Satu hal yang sebenarnya ingin kusampaikan, "Aku sayang ibuk seperti aku menyayangi ibuk yang telah melahirkanku. Dan jika ibuk berharap supaya aku menemukan ibuk lain, aku tidak berharap demikian. Sekarang cukup satu yang ada di dunia, dan satu yang berada di sisi-Nya." Meski sebenarnya aku tidak benar - benar tahu bagaimana cara menyayangi seorang ibuk. Sekali lagi itu karena ibuk sudah meninggalkanku sebelum aku tahu cara menyayangi seorang ibuk.
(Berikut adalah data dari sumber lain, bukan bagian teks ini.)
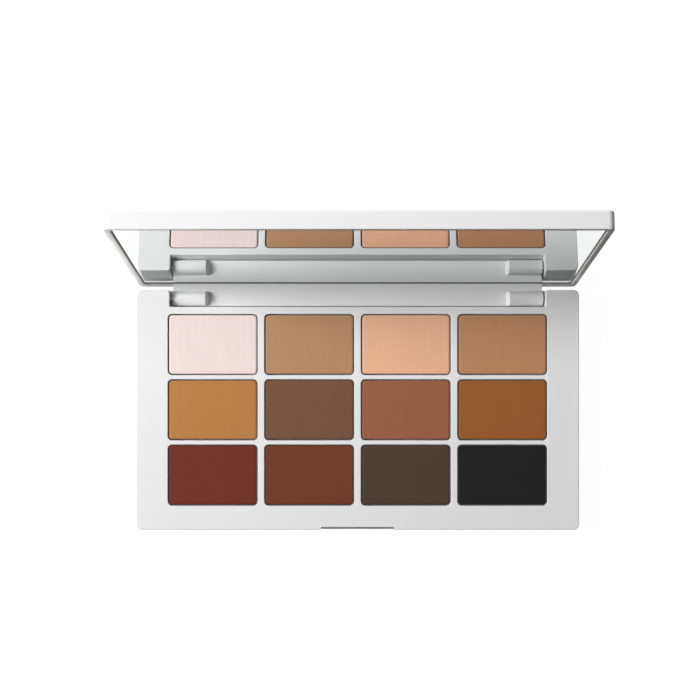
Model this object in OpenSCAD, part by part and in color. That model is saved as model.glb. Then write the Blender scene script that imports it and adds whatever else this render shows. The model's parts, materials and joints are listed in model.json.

Setelah peristiwa yang baru terjadi kemarin sore itu, kami pun saling mengerti karakter masing - masing. Secara tidak langsung peristiwa itu pun juga sebagai waktu yang tepat untuk mengungkap segala uneg - uneg atau apapun yang ingin kami sampaikan. Dan kini aku masih punya ibuk yang bisa aku minta memasak oseng kacang favoritku, juga ibuk yang membangnkanku saat sahur. Dalam keluarga kami dibebaskan untuk saling mengungkapkan apapun yang kami rasakan. Dan peristiwa kemarin mungkin akan menjadi lebih buruk jika kami hanya diam. Itulah azas Demokrasi Keluarga Kami.

"Terima kasih Ibuk."

Penulis hanya ingin berbagi kepada semua anak yang ingin menjadi anak baik bagi orang tua mereka. Hanya ingin berpesan kepada sahabat semua jangan siakan kesempatan untuk dapat menyayangi orang tua kalian. Kalian ang masih bisa didampingi orang tua kalian jangan kalian mengecewakan mereka, jangan biarkan mereka meneteskan air mata karena kebodohan kalian. Biarkanlah mereka meneteskan air mata karena bangga kepada kalian. Sebab ketika mereka telah meninggalkan kalian, saat itu kalian akan mengerti bahwa mereka adalah paling berharga dalam hidup.